Everyone except Thomas ? who authored that 2022 decision ? said a regulation doesn’t have to have a “historical twin” to be constitutional. That allowed the court to uphold a ban intended to keep domestic abusers from having firearms. But it left a lot of questions about the constitutionality of many other gun restrictions under the 2022 test.
And in a gun case that didn’t involve the 2nd Amendment, the court said the federal government went too far in 2018 when declaring a bump stock met the legal definition of a machine gun so could be banned. That case was based on whether the Bureau of Alcohol Tobacco and Firearms had correctly applied the law’s technical definition of a machine gun to a bump stock.
Conservative rift over `originalism'
Some of the cases exposed a rift among the majority about the proper way to use history under “originalism,” the dominant judicial philosophy of the conservative legal movement.
Originalists try to interpret the words of the Constitution as they would have been understood by the framers at the time of the nation’s founding.
But Barrett warned against the pitfalls of relying too narrowly on history and tradition to determine the original meaning.
That can lead to missing the forest for the trees, she wrote in a case about a trademark dispute.
The conflict was most apparent in the Second Amendment dispute about banning guns from domestic abusers.
The court’s three liberals said the majority’s 2022 decision that gun regulations must be grounded in history was creating chaos in the courts.

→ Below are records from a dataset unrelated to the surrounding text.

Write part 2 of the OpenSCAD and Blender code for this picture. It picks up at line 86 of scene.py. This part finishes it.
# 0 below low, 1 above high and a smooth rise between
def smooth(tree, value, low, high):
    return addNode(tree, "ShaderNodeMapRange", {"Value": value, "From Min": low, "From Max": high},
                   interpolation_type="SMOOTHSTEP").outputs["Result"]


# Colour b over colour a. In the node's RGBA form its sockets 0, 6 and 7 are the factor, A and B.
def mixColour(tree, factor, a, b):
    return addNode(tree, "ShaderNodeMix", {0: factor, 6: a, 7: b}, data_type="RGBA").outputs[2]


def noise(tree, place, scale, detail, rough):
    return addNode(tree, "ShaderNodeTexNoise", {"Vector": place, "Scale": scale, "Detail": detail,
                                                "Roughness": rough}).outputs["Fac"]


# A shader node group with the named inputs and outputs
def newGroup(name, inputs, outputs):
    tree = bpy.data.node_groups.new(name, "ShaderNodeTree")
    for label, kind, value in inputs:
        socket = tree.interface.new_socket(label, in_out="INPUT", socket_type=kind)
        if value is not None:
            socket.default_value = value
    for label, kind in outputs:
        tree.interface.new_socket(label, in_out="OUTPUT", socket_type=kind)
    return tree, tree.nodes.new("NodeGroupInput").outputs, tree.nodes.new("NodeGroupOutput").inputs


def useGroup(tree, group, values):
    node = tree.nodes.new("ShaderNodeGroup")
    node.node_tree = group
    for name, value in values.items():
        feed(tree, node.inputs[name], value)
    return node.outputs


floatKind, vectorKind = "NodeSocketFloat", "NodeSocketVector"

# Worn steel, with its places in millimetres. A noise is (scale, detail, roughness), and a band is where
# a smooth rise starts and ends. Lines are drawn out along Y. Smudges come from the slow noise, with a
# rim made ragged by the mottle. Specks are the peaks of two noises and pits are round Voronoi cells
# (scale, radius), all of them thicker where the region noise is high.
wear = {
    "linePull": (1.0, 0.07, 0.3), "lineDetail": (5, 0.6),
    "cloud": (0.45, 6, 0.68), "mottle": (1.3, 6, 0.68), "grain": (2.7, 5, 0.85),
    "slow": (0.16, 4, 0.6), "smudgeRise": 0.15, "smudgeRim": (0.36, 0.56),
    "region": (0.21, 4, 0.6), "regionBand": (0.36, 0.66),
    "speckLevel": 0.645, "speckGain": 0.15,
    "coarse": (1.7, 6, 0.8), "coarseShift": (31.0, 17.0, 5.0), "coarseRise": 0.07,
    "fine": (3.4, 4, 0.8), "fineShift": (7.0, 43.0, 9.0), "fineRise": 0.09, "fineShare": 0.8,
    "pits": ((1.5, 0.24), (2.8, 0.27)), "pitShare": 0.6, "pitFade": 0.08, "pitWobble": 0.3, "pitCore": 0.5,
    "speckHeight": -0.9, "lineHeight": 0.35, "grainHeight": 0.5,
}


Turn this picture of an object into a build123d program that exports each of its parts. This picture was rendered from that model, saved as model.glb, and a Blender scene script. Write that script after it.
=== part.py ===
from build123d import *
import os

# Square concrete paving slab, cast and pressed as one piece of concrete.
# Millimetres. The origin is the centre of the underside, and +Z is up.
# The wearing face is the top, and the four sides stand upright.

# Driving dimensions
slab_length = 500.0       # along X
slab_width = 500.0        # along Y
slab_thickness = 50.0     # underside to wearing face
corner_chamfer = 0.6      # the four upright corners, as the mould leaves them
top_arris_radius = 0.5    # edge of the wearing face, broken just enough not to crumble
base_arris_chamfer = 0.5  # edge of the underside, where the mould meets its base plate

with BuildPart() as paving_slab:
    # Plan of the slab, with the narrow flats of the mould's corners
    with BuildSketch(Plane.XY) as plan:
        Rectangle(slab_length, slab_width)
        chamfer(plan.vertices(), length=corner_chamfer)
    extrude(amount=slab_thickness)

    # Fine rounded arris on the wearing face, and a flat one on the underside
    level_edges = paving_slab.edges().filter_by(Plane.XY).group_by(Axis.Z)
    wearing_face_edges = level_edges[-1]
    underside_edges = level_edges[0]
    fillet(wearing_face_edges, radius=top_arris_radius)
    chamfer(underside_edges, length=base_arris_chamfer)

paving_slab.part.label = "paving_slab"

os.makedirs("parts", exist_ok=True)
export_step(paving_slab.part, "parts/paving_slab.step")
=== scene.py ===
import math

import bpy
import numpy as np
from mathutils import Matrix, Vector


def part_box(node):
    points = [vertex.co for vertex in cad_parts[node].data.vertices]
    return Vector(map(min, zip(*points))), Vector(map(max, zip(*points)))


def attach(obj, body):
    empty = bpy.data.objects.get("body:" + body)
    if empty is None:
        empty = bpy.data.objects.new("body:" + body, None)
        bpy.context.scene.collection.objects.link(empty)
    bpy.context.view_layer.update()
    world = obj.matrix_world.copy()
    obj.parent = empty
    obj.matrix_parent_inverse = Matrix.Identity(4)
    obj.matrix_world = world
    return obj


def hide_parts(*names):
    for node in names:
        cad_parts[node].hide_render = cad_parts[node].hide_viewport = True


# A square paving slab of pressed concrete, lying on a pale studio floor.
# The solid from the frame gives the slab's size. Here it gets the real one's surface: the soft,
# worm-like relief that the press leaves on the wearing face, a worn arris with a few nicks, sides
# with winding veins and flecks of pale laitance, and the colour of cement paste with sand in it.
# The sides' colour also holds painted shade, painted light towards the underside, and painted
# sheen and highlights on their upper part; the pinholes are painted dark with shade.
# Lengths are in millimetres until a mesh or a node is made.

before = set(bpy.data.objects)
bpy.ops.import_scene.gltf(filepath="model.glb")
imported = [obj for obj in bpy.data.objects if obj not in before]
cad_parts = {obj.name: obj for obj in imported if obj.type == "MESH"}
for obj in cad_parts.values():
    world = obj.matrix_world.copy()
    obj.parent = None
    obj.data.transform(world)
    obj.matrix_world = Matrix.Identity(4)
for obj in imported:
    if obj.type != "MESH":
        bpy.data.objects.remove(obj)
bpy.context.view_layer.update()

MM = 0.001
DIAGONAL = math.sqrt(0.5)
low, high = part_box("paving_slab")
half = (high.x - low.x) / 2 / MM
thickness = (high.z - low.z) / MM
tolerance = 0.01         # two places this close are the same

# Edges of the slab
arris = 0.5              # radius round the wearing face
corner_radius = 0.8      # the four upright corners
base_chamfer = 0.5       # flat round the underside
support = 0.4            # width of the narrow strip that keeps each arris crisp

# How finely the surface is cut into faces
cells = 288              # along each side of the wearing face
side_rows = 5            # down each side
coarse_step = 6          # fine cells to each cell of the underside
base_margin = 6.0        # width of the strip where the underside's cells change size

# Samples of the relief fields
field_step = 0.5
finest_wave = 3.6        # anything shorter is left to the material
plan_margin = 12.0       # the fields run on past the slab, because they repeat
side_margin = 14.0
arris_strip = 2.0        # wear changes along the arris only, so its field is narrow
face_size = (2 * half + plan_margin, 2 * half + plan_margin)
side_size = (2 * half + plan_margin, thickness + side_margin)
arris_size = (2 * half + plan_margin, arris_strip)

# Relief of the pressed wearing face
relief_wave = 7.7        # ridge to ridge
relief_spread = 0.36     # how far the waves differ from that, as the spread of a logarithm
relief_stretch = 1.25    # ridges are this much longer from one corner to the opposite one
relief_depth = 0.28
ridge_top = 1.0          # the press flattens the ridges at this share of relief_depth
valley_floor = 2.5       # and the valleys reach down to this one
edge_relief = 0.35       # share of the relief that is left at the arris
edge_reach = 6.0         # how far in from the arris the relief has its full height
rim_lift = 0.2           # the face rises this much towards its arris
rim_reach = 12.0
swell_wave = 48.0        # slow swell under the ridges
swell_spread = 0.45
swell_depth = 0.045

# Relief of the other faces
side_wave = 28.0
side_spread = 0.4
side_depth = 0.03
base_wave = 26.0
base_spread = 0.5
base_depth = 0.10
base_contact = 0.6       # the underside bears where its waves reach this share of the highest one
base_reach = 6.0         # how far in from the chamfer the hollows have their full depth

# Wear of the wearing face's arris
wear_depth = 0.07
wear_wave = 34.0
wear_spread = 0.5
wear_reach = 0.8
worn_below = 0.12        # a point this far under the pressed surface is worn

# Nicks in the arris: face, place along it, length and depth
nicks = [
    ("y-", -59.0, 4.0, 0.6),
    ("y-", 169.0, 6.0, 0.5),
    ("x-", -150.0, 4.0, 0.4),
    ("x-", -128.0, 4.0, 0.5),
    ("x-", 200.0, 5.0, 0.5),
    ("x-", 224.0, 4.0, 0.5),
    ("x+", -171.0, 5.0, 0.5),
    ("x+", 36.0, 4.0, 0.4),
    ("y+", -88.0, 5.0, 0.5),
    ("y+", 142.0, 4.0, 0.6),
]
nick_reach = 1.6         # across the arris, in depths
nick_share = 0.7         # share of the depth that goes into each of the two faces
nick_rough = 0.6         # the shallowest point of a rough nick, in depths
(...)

Justices Neil Gorsuch and Brett Kavanaugh defended using “text, history and tradition” to decide cases.
“History is far less subjective than policy,” Kavanaugh wrote. “And reliance on history is more consistent with the properly neutral judicial role than an approach where judges subtly (or not so subtly) impose their own policy views on the American people.”
But Barrett said that there are “serious problems” with demanding “overly specific analogues.” Those problems include forcing 21st-century regulations to follow late-18th-century policy choices, she wrote.
Liberals: `I dissent'
There are days, Sotomayor said in May, when she’s so upset by the decision in a case that she closes her office door and cries.
“You have to shed the tears, and then you have to wipe them and get up and fight some more,” the most senior of the justices appointed by a Democratic president said during an event at the Radcliffe Institute for Advanced Study at Harvard University.
She fought back on the the majority’s ruling to throw out a ban on bump stocks with a fiery dissent delivered from the bench, a rare move used to emphasis disagreement. That decision, she said, will have deadly consequences.
When the majority said homeless people could be fined or jailed for sleeping in public, Sotomayor called that unconscionable and unconstitutional.
And when the majority granted presidents broad immunity for their official acts, it was in part what Sotomayor didn’t say that drew attention.
In their separately written dissents, both Sotomayor and Justice Ketanji Brown Jackson removed the usual word “respectfully” before ending their opinions, “I dissent.”
Ethics issues continue to swirl
Responding to a litany of controversies involving private jet travel and posh vacations accepted by Thomas and other justices that polls suggested had undermined public faith in the institution, the Supreme Court announced in November it will honor a code of conduct for the first time in its 234-year history.
But that did not quell the ethical concerns. Critics pointed out that the code has no enforcement mechanism.
They raised that complaint again after Alito rejected calls that he recuse himself from deciding cases involving Trump because of flags flown at his homes that have been adopted by Trump supporters. Alito said the the flags were flown by his wife and were not meant to support the “Stop the Steal” movement.
Roberts reiterated to congressional Democrats that recusal decisions are left to the individual justices. And he declined their request that he meet with the Senate Judiciary Committee to discuss ethics questions swirling around the court.